- _WORK REQUIRED_:
Reproduce the top of the data verbatim, through and including the line that contains "const HOUSING_SKIN = 0.7;".

- _DATASET EXTRACT_:
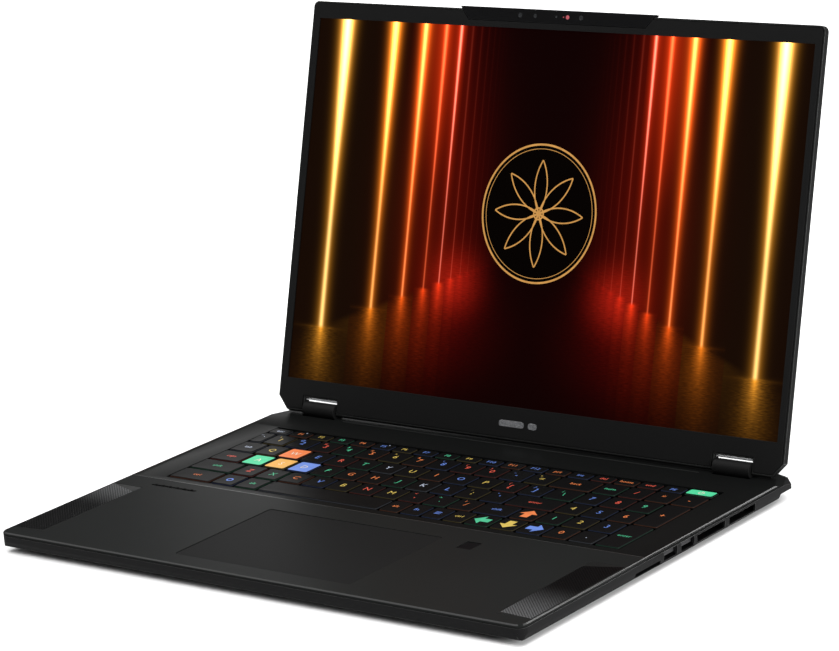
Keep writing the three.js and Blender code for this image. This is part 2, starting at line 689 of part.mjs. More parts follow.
const HUB_R = 11;
const PIN_R = 1.2;
const SPIDER_THICK = 0.8;
const HOUSING_SKIN = 0.7;

function fanHousing() {
  const half = FAN_SIDE / 2;
  const box = plate(
    roundedRectangle(FAN_X - half, FAN_X + half, FAN_Y - half, FAN_Y + half, 8), FAN_LOW, FAN_HIGH, 3);
  const chamberLow = FAN_LOW + HOUSING_SKIN;
  const chamberHigh = FAN_HIGH - HOUSING_SKIN;
  const chamber = cylinderZ(FAN_X, FAN_Y, chamberLow, chamberHigh, FAN_BORE_R, 48);
  const inlet = cylinderZ(FAN_X, FAN_Y, FAN_LOW - 1, FAN_HIGH + 1, FAN_INLET_R, 36);
  const rearOutlet = block(
    FAN_X - half + 6, FAN_X + half - 6, FAN_Y + 20, FAN_Y + half + 1, chamberLow, chamberHigh);
  const sideOutlet = block(FAN_X + 20, FAN_X + half + 1, FAN_Y - 24, FAN_Y + 24, chamberLow, chamberHigh);
  const spokes = [0, 1, 2].map((i) => {
    const spoke = new THREE.BoxGeometry(FAN_INLET_R + 3, 4, SPIDER_THICK);
    spoke.translate((FAN_INLET_R + 3) / 2, 0, 0);
    spoke.rotateZ(i * 2 * Math.PI / 3 + 0.4);
    spoke.translate(FAN_X, FAN_Y, FAN_LOW + SPIDER_THICK / 2);
    return solid(spoke);
  });
  const bearing = cylinderZ(FAN_X, FAN_Y, FAN_LOW, FAN_LOW + SPIDER_THICK, HUB_R - 1, 24);
  const pin = cylinderZ(FAN_X, FAN_Y, FAN_LOW, FAN_HIGH - 2.1, PIN_R, 16);
  return join(cut(box, chamber, inlet, rearOutlet, sideOutlet), ...spokes, bearing, pin);
}

function fanRotor() {
  const low = FAN_LOW + SPIDER_THICK + GAP;
  const high = FAN_HIGH - HOUSING_SKIN - GAP;
  const hub = cylinderZ(FAN_X, FAN_Y, low, high, HUB_R, 32);
  const bladeCount = 17;
  const blades = Array.from({ length: bladeCount }, (_, i) => {
    const length = ROTOR_R - HUB_R + 1;
    const blade = new THREE.BoxGeometry(length, 0.9, high - low - 0.6);
    blade.rotateZ(0.5);
    blade.translate(HUB_R + length / 2 - 2, 4, 0);
    blade.rotateZ(i * 2 * Math.PI / bladeCount);
    blade.translate(FAN_X, FAN_Y, (low + high) / 2);
    return solid(blade);
  });
  const bore = cylinderZ(FAN_X, FAN_Y, low - 1, high - 0.8, PIN_R + 0.08, 16);
  return join(hub, ...blades).subtract(bore);
}

const SINK = { inner: 98, outer: 183, front: 251, rear: 271, low: 3.5, high: 7.5, fins: 22 };

// Upright fins under a top sheet: the comb's outline, run front to back.
function heatsink() {
  const pitch = (SINK.outer - SINK.inner) / SINK.fins;
  const finWidth = pitch * 0.3;
  const sheetLow = SINK.high - 0.8;
  const teeth = Array.from({ length: SINK.fins }, (_, i) => {
    const start = SINK.inner + i * pitch + (pitch - finWidth) / 2;
    return [[start, sheetLow], [start, SINK.low], [start + finWidth, SINK.low], [start + finWidth, sheetLow]];
  }).flat();
  return profileAlongY([
    [SINK.inner, SINK.high], [SINK.inner, sheetLow], ...teeth,
    [SINK.outer, sheetLow], [SINK.outer, SINK.high],
  ], SINK.front, SINK.rear);
}

for (const [word, side] of SIDES) {
  add(base, `fan_housing_${word}`, mirrored(fanHousing(), side), BLACK_PLASTIC);
  add(base, `fan_rotor_${word}`, mirrored(fanRotor(), side), BLACK_PLASTIC);
  add(base, `heatsink_${word}`, mirrored(heatsink(), side), COPPER);
}

// Flattened pipes from plates on the two processors to the heatsinks.
function heatPipes() {
  const low = SINK.high + GAP;
  const high = low + 1.4;
  const crossing = plate(roundedRectangle(-SINK.outer + 2, SINK.outer - 2, 253, 264, 4), low, high, 4);
  const plates = block(-56, 58, 190, 228, low, high);
  const risers = [-46, -28, 26, 48].map((x) =>
    plate(roundedRectangle(x - 4.5, x + 4.5, 220, 262, 3), low, high, 3));
  return join(crossing, plates, ...risers);
}

add(base, 'heat_pipes', heatPipes(), COPPER);

// ---------------------------------------------------------------- hinges

// Barrel fixed to the base, with its foot under the deck and a blind bore for the shaft.
function hingeBarrel() {
  const barrel = cylinderX(BARREL_IN, BARREL_OUT, HINGE_Y, HINGE_Z, BARREL_R, 36);
  const top = DECK_BOTTOM - GAP;
  const web = block(BARREL_IN + 2, BARREL_OUT - 2, HINGE_Y - 3, HINGE_Y + 3, top - 1, HINGE_Z - 3);
  const foot = block(BARREL_IN - 8, BARREL_OUT + 6, HINGE_Y - 18, HINGE_Y + 9, top - 1.3, top);
  const bore = cylinderX(BARREL_IN - 1, BARREL_OUT - 3, HINGE_Y, HINGE_Z, SHAFT_BORE_R);
  return join(barrel, web, foot).subtract(bore);
}

// Shaft in the barrel, and the arm that it turns, which lies in the lid's chin.
function hingeArm() {
  const knuckleIn = 138;
  const knuckleOut = BARREL_IN - NOTCH_CLEAR - 2;
  const shaft = cylinderX(knuckleOut - 1, BARREL_OUT - 4, 0, 0, SHAFT_R);
  const knuckle = cylinderX(knuckleIn, knuckleOut, 0, 0, 1.6);
  const web = block(knuckleIn, knuckleOut, 0, 3, -1.55, 0.9);
  const arm = block(98, knuckleOut, 2.5, 14.4, -1.55, -0.2);
  return join(shaft, knuckle, web, arm);
}

for (const [word, side] of SIDES) {
  add(base, `hinge_barrel_${word}`, mirrored(hingeBarrel(), side), BLACK_PLASTIC);
  add(lid, `hinge_arm_${word}`, mirrored(hingeArm(), side), STEEL);
}

// ---------------------------------------------------------------- lid

const CHIN_END = -LID_HALF_THICK;
const BEZEL_BOTTOM = -0.5;
const BEZEL_FACE = LID_HALF_THICK;
const BEZEL_BACK = BEZEL_FACE - BEZEL_THICK;

// The lid's outline: rounded upper corners, cut lower corners. Everything moves in by inset.
function lidOutline(inset, bottom) {
  const right = HALF - inset;
  const top = HINGE_Y - inset;
  const radius = LID_CORNER_R - Math.min(inset, LID_CORNER_R - 1);
  const cutX = right - CHIN_CUT_X * (CHIN_CUT_TOP - bottom) / (CHIN_CUT_TOP - CHIN_END);
  const shape = new THREE.Shape();
  shape.moveTo(cutX, bottom);
  shape.lineTo(right, CHIN_CUT_TOP);
  shape.absarc(right - radius, top - radius, radius, 0, Math.PI / 2);
  shape.absarc(-right + radius, top - radius, radius, Math.PI / 2, Math.PI);
  shape.lineTo(-right, CHIN_CUT_TOP);
  shape.lineTo(-cutX, bottom);
  return shape;
}

// Side profile of the lid, round at the hinge end: radius about the axis, front and back faces.
function chinProfile(radius, back, front) {
  const shape = new THREE.Shape();
  shape.moveTo(HINGE_Y + 5, back);
  shape.lineTo(HINGE_Y + 5, front);
  const start = Math.PI - Math.asin(Math.min(1, front / radius));
  const end = Math.PI + Math.asin(Math.min(1, -back / radius));
  shape.absarc(0, 0, radius, start, end);
  return profileAlongX(shape, -HALF, HALF);
}

// The hollow behind the bezel: round about the shaft, and open to the front above the chin's lip.
function lidHollow() {
  const radius = 2.0;
  const back = -LID_HALF_THICK + COVER_SKIN;
  const lip = BEZEL_BOTTOM - GAP;
  const shape = new THREE.Shape();
  shape.moveTo(HINGE_Y, back);
  shape.lineTo(HINGE_Y, LID_HALF_THICK + 1);
  shape.lineTo(lip, LID_HALF_THICK + 1);
  shape.absarc(0, 0, radius, Math.acos(lip / radius), Math.PI + Math.asin(-back / radius));
  return plate(lidOutline(COVER_RIM, CHIN_END), -LID_HALF_THICK, LID_HALF_THICK + 1)
    .intersect(profileAlongX(shape, -HALF, HALF));
}

function notchBlock(grow, side) {
  return mirrored(block(
    BARREL_IN - NOTCH_CLEAR - grow, BARREL_OUT + NOTCH_CLEAR + grow,
    -10, NOTCH_TOP + grow, -10, 10,
  ), side);
}

function cameraShape(grow) {
  return polygon([
    [CAMERA_BOTTOM_HALF + grow, CAMERA_BOTTOM - grow], [CAMERA_TOP_HALF + grow, CAMERA_TOP],
    [-CAMERA_TOP_HALF - grow, CAMERA_TOP], [-CAMERA_BOTTOM_HALF - grow, CAMERA_BOTTOM - grow],
  ]);
}

const CAMERA_BACK = -1.5;

function lidBackCover() {
  const rimFront = LID_HALF_THICK - 0.4;
  const body = bevelledPlate(lidOutline(0, CHIN_END), -LID_HALF_THICK, LID_HALF_THICK + 4, LID_BEVEL)
    .intersect(chinProfile(LID_HALF_THICK, -LID_HALF_THICK, rimFront));
  const notchWall = 1;
  const hollow = cut(lidHollow(), ...SIDES.map(([, side]) => notchBlock(notchWall, side)));
  const notches = SIDES.map(([, side]) => notchBlock(0, side));
  const shaftHoles = SIDES.map(([, side]) => mirrored(
    cylinderX(BARREL_IN - 5, BARREL_IN + 5, 0, 0, SHAFT_R + GAP), side));
  const cameraSeat = plate(cameraShape(GAP), CAMERA_BACK - GAP, LID_HALF_THICK + 1);
  return cut(body, hollow, ...notches, ...shaftHoles, cameraSeat);
}

add(lid, 'lid_back_cover', lidBackCover(), BLACK_METAL);

function lidBezel() {
  const frame = plate(lidOutline(COVER_RIM + GAP, BEZEL_BOTTOM), BEZEL_BACK, BEZEL_FACE);
  const window = block(
    -SCREEN_WIDTH / 2, SCREEN_WIDTH / 2, SCREEN_BOTTOM, SCREEN_BOTTOM + SCREEN_HEIGHT, -5, 5);
  const notches = SIDES.map(([, side]) => notchBlock(1 + GAP, side));
  return cut(frame, window, ...notches, plate(cameraShape(GAP), -5, 5));
}

add(lid, 'lid_bezel', lidBezel(), BLACK_PLASTIC);

const PANEL_FRONT = BEZEL_BACK - GAP;
add(lid, 'display_panel', block(
  -SCREEN_WIDTH / 2 - 2, SCREEN_WIDTH / 2 + 2,
  SCREEN_BOTTOM - 3.5, SCREEN_BOTTOM + SCREEN_HEIGHT + 2.5, -0.9, PANEL_FRONT,
), SCREEN_GLASS);

add(lid, 'camera_module', plate(cameraShape(0), CAMERA_BACK, BEZEL_FACE), GLOSS_BLACK);

add(lid, 'panel_driver_board', block(-84, 84, 3, 14.4, -1.5, -0.4), BOARD_GREEN);

function displayCable() {
  const along = block(60, 132, 5, 11, 0.2, 0.7);
  const down = block(122, 132, -1, 8, 0.2, 0.7);
  return join(along, down);
}

add(lid, 'display_cable', displayCable(), BLACK_PLASTIC);

export default laptop;
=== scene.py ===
"""The look of the laptop computer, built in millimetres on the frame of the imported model."""

import json
import math
from collections import namedtuple

import bmesh
import bpy
from mathutils import Matrix, Vector

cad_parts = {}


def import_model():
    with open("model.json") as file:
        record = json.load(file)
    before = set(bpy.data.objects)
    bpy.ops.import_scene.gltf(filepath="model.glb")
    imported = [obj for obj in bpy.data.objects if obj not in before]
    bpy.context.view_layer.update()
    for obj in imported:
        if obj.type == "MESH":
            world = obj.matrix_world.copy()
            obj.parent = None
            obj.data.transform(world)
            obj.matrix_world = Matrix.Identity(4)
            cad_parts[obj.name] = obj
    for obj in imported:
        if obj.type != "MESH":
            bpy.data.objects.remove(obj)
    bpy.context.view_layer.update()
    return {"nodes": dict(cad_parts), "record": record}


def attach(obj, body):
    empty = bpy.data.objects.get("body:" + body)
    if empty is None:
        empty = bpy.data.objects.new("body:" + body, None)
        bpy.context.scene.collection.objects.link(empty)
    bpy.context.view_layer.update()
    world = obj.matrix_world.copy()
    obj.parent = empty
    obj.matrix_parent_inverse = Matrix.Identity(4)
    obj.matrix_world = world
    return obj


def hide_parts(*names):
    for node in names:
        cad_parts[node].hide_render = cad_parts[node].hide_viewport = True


MM = 0.001
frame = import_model()
behaviour = frame["record"]["behaviour"]
BODY_OF = {node: body for body, nodes in behaviour["bodies"].items() for node in nodes}
SIDES = {"left": -1, "right": 1}

# -------- places taken from the frame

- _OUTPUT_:
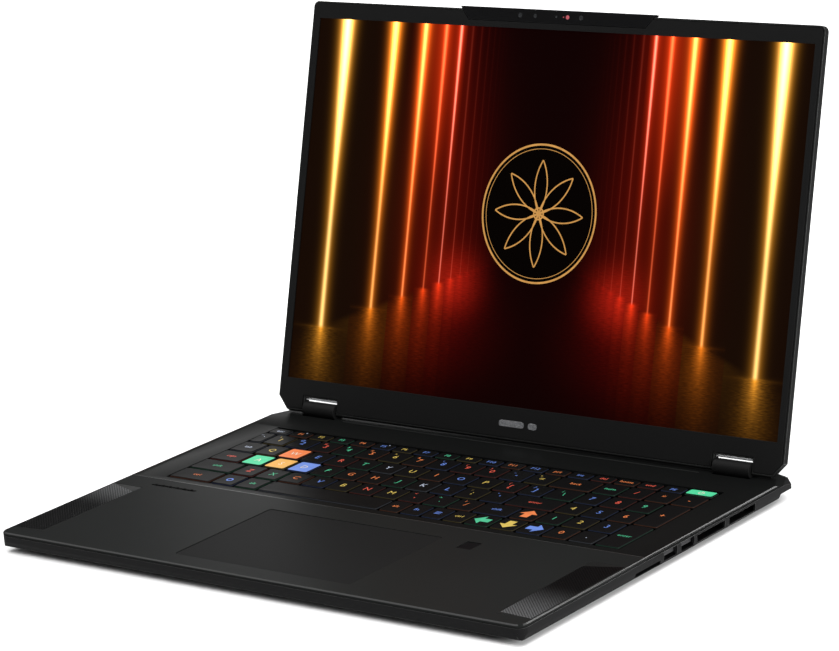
Keep writing the three.js and Blender code for this image. This is part 2, starting at line 689 of part.mjs. More parts follow.
const HUB_R = 11;
const PIN_R = 1.2;
const SPIDER_THICK = 0.8;
const HOUSING_SKIN = 0.7;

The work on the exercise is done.